-- EXERCISE REQUIREMENTS --
Show all lines from the listing below that contain "Blender".

-- RECORDS PROVIDED --

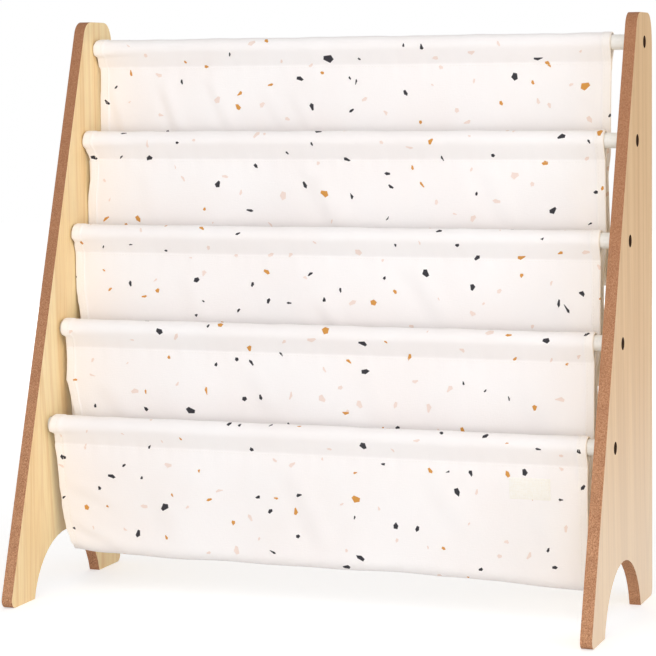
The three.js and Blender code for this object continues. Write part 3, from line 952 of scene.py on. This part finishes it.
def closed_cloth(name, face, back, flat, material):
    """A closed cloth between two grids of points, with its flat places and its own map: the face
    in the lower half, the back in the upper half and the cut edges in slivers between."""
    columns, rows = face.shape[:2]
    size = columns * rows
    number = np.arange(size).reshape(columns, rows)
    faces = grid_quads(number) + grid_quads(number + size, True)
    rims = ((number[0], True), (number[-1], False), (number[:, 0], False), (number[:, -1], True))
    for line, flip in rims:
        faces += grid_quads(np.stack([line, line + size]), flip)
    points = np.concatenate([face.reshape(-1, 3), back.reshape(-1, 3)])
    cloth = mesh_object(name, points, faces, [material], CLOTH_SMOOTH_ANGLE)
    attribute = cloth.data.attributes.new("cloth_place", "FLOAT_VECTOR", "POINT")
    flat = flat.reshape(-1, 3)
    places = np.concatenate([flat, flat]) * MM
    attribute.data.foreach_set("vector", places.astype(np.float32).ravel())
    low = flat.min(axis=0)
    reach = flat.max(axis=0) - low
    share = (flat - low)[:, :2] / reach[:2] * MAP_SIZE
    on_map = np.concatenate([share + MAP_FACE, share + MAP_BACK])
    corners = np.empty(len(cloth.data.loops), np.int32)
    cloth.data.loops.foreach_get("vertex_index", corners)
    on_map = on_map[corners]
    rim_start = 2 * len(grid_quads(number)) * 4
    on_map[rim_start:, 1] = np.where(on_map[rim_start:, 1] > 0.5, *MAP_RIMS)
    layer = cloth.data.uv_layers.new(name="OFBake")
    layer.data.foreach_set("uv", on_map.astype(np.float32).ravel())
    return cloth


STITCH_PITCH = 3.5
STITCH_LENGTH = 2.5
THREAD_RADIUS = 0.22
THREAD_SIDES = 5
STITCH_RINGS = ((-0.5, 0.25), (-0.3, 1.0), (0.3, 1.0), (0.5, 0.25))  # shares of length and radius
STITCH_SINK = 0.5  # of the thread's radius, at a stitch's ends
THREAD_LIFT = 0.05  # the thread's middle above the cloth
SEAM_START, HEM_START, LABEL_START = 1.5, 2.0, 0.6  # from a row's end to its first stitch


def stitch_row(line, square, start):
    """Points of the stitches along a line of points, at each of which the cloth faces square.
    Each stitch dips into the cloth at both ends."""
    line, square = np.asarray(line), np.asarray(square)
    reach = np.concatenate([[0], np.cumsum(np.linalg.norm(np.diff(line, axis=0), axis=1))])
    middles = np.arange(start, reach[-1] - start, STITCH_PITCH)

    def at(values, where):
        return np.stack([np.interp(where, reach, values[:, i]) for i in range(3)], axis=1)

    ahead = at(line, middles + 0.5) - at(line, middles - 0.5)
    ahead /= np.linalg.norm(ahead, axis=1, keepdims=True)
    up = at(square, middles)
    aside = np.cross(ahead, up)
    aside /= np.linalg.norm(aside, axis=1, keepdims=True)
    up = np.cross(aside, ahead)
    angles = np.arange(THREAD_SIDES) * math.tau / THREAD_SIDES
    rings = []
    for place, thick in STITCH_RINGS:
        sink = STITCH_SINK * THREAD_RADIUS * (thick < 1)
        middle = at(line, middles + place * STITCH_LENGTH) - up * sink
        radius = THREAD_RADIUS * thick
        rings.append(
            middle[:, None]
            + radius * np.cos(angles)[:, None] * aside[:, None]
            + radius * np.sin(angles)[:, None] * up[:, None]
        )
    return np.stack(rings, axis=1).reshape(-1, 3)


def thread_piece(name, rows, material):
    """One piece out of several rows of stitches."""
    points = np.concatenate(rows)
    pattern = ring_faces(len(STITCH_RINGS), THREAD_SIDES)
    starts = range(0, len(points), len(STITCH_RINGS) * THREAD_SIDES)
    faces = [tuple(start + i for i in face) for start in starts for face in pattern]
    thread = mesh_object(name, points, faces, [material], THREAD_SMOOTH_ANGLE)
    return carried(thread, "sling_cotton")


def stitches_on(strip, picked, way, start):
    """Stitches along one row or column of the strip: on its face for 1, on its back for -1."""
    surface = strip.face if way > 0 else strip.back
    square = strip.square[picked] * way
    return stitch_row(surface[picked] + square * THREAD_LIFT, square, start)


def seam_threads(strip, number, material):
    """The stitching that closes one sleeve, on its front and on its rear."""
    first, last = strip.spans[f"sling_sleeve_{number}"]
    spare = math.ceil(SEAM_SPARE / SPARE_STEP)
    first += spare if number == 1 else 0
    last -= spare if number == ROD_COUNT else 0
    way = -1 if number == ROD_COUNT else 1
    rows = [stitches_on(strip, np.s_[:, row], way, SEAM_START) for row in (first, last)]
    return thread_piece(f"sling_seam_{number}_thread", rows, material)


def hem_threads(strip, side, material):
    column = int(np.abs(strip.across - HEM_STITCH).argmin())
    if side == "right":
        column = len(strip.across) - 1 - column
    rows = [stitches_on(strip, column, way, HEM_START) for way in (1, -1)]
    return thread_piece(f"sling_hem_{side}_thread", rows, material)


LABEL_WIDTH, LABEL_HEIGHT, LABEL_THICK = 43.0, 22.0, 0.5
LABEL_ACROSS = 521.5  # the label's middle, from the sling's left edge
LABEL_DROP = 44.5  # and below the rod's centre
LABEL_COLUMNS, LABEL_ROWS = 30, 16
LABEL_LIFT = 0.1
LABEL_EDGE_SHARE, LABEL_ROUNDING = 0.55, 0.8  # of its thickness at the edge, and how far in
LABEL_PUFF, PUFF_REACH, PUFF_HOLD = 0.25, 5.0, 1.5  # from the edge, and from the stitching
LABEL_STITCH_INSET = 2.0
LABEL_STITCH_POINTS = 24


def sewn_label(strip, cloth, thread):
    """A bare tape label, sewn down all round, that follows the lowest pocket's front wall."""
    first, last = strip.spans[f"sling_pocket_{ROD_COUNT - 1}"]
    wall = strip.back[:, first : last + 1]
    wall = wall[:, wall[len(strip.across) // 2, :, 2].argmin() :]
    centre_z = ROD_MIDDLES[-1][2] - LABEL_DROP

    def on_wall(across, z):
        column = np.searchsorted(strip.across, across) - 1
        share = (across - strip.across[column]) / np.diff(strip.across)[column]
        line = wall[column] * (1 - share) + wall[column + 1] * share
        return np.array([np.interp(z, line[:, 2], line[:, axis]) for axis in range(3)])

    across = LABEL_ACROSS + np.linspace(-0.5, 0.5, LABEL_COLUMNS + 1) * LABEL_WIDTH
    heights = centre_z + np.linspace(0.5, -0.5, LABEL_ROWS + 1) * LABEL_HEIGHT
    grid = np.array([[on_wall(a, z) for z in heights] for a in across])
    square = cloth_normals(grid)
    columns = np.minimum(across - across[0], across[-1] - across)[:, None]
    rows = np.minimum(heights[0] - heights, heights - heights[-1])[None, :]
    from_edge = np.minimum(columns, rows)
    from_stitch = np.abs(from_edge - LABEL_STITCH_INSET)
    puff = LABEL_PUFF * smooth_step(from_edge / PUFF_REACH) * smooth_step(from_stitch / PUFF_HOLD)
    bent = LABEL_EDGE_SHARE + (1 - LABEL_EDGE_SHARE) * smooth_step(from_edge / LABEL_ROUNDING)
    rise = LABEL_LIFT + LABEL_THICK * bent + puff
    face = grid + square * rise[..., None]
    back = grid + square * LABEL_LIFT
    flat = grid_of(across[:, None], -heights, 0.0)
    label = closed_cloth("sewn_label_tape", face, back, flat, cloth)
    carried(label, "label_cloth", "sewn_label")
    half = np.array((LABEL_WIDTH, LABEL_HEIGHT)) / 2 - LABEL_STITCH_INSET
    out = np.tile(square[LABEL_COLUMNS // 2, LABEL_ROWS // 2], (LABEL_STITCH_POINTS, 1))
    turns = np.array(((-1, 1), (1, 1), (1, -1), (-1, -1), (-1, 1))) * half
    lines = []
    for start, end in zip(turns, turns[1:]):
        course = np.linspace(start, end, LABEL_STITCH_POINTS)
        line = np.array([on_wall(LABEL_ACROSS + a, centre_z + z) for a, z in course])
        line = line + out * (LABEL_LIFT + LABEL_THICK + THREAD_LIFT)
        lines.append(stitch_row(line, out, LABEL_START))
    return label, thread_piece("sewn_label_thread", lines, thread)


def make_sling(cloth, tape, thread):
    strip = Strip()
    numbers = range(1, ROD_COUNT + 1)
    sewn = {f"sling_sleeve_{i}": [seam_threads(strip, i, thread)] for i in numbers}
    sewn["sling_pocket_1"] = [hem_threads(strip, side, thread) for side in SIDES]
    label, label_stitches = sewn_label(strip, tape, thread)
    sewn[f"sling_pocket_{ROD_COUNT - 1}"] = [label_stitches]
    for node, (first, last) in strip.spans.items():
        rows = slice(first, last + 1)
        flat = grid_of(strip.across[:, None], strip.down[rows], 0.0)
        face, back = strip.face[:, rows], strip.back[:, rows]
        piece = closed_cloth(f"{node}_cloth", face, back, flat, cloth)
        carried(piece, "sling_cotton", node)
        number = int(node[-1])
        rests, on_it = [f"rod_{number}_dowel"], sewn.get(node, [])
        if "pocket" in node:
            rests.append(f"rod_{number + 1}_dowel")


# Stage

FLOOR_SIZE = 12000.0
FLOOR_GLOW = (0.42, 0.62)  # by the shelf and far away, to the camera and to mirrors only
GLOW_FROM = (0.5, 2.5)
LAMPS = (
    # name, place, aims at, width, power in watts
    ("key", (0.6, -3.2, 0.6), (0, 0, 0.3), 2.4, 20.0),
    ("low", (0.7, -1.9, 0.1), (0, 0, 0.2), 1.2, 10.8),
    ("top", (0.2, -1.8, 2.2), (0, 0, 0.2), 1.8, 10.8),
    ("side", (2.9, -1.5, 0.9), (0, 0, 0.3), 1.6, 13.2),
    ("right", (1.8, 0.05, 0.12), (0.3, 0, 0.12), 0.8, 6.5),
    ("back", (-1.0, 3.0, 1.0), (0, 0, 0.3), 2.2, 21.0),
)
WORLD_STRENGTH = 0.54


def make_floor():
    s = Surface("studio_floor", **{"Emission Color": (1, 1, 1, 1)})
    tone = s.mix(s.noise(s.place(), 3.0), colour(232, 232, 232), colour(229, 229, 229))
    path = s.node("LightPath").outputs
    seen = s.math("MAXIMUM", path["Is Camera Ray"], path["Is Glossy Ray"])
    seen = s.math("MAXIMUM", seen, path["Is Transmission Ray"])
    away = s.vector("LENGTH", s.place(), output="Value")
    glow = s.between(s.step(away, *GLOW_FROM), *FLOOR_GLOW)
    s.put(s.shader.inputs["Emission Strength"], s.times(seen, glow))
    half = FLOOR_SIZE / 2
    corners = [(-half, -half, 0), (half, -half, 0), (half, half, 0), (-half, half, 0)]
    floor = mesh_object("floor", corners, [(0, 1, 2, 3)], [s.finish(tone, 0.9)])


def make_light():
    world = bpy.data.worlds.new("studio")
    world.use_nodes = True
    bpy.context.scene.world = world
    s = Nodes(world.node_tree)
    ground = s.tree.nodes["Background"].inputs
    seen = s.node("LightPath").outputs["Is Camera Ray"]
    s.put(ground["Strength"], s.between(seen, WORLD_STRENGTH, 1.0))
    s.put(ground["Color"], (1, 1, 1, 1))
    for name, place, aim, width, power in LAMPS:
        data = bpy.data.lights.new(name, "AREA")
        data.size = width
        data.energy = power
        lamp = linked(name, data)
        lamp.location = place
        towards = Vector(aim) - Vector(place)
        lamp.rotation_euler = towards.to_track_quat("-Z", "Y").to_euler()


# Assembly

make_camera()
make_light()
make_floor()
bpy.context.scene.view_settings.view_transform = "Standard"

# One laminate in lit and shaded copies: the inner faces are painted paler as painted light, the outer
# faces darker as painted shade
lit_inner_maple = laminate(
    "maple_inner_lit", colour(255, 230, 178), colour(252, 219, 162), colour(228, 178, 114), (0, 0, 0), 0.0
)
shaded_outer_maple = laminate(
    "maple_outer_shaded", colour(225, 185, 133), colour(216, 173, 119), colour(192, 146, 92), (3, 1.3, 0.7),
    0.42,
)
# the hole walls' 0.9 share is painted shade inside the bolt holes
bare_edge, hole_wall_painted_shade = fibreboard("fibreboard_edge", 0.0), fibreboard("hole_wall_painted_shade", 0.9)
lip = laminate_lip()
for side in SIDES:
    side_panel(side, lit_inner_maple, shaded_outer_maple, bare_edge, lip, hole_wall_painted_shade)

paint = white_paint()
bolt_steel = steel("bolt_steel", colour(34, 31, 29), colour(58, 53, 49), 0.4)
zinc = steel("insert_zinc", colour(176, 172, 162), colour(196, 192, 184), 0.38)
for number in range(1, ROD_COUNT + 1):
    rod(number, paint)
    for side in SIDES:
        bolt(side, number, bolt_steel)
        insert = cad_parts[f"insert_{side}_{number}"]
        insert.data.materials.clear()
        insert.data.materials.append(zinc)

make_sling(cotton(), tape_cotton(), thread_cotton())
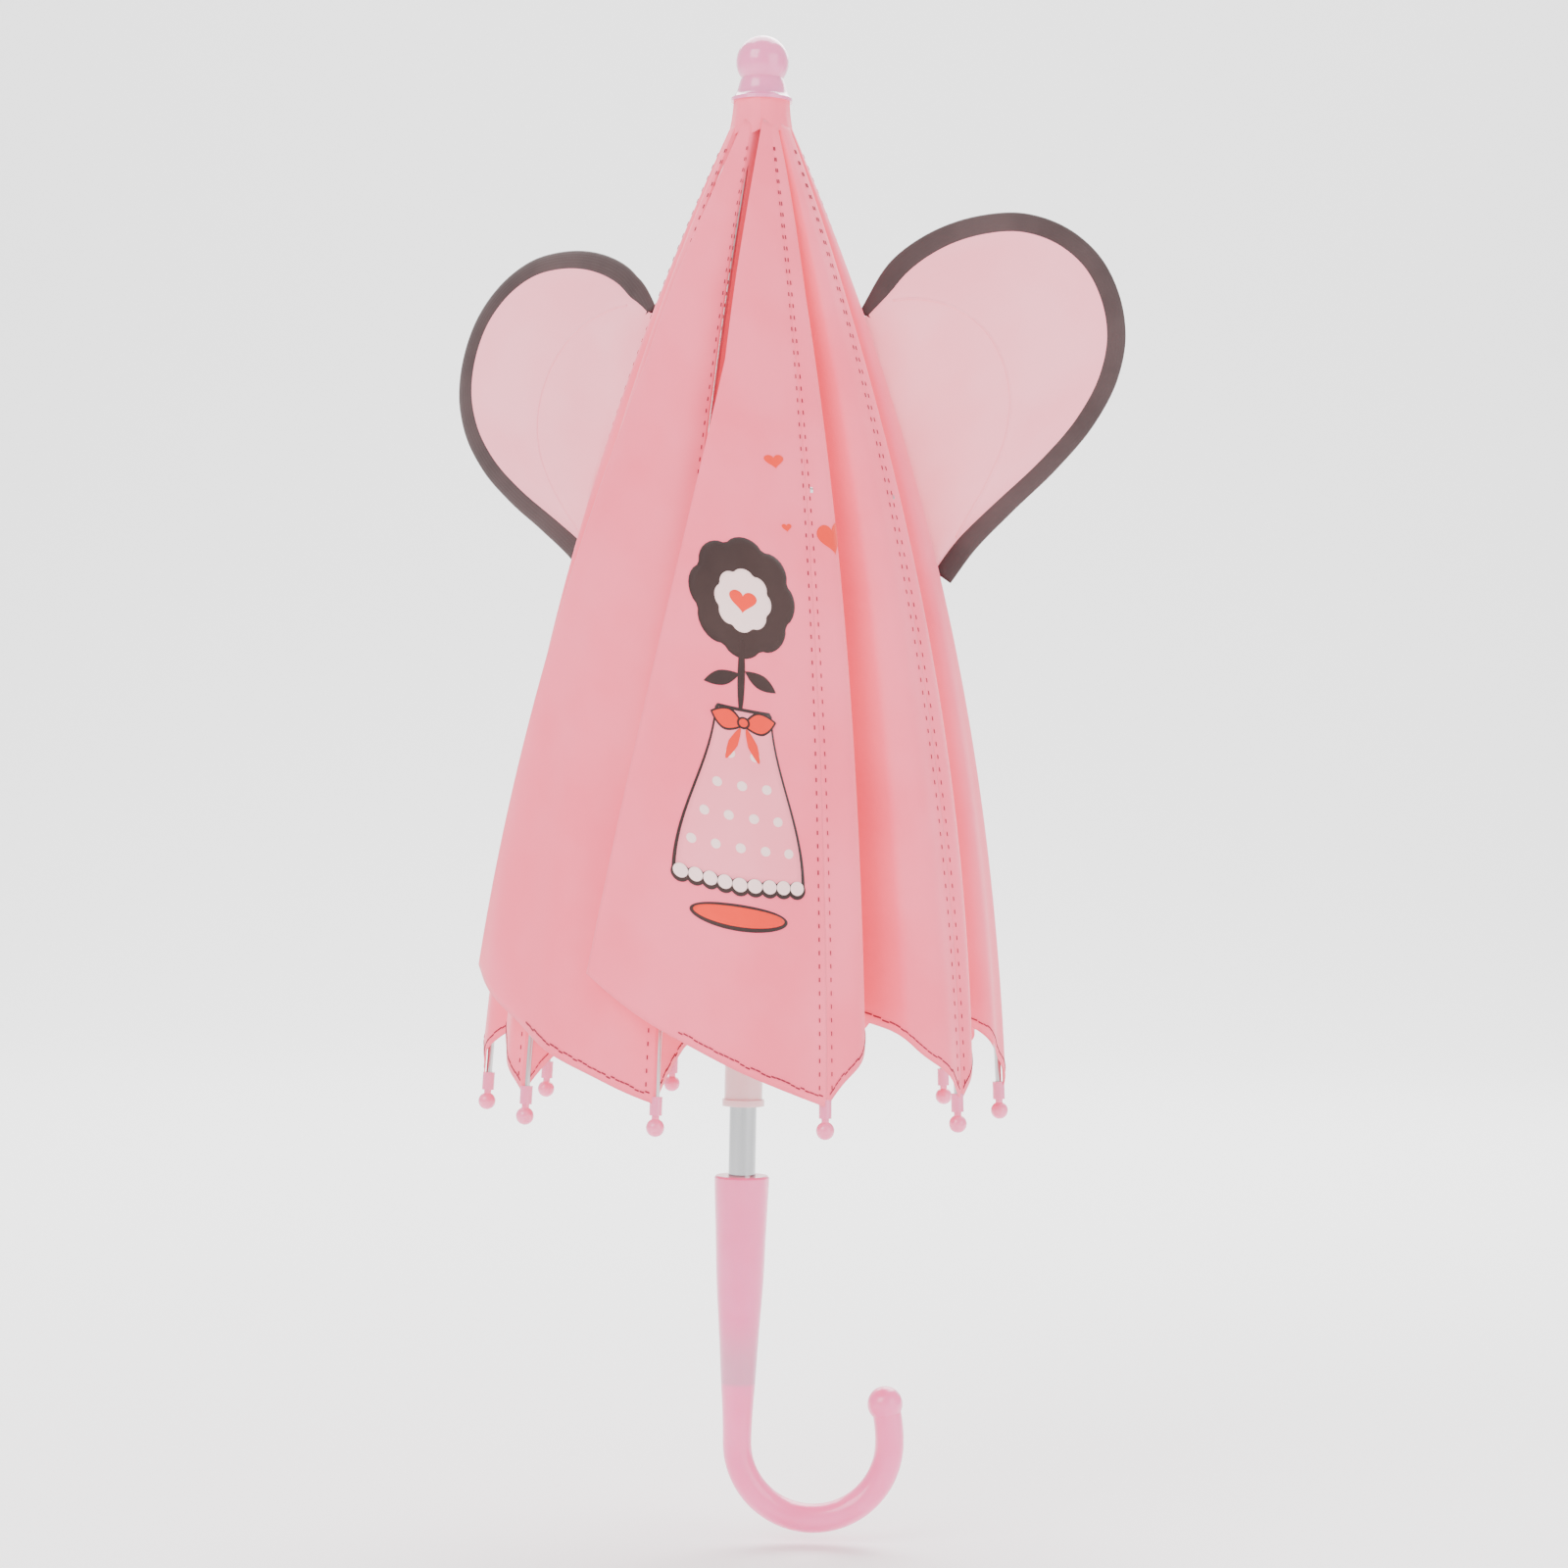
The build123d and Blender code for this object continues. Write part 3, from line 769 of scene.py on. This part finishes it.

-- EXERCISE RESULT --
The three.js and Blender code for this object continues. Write part 3, from line 952 of scene.py on. This part finishes it.
The build123d and Blender code for this object continues. Write part 3, from line 769 of scene.py on. This part finishes it.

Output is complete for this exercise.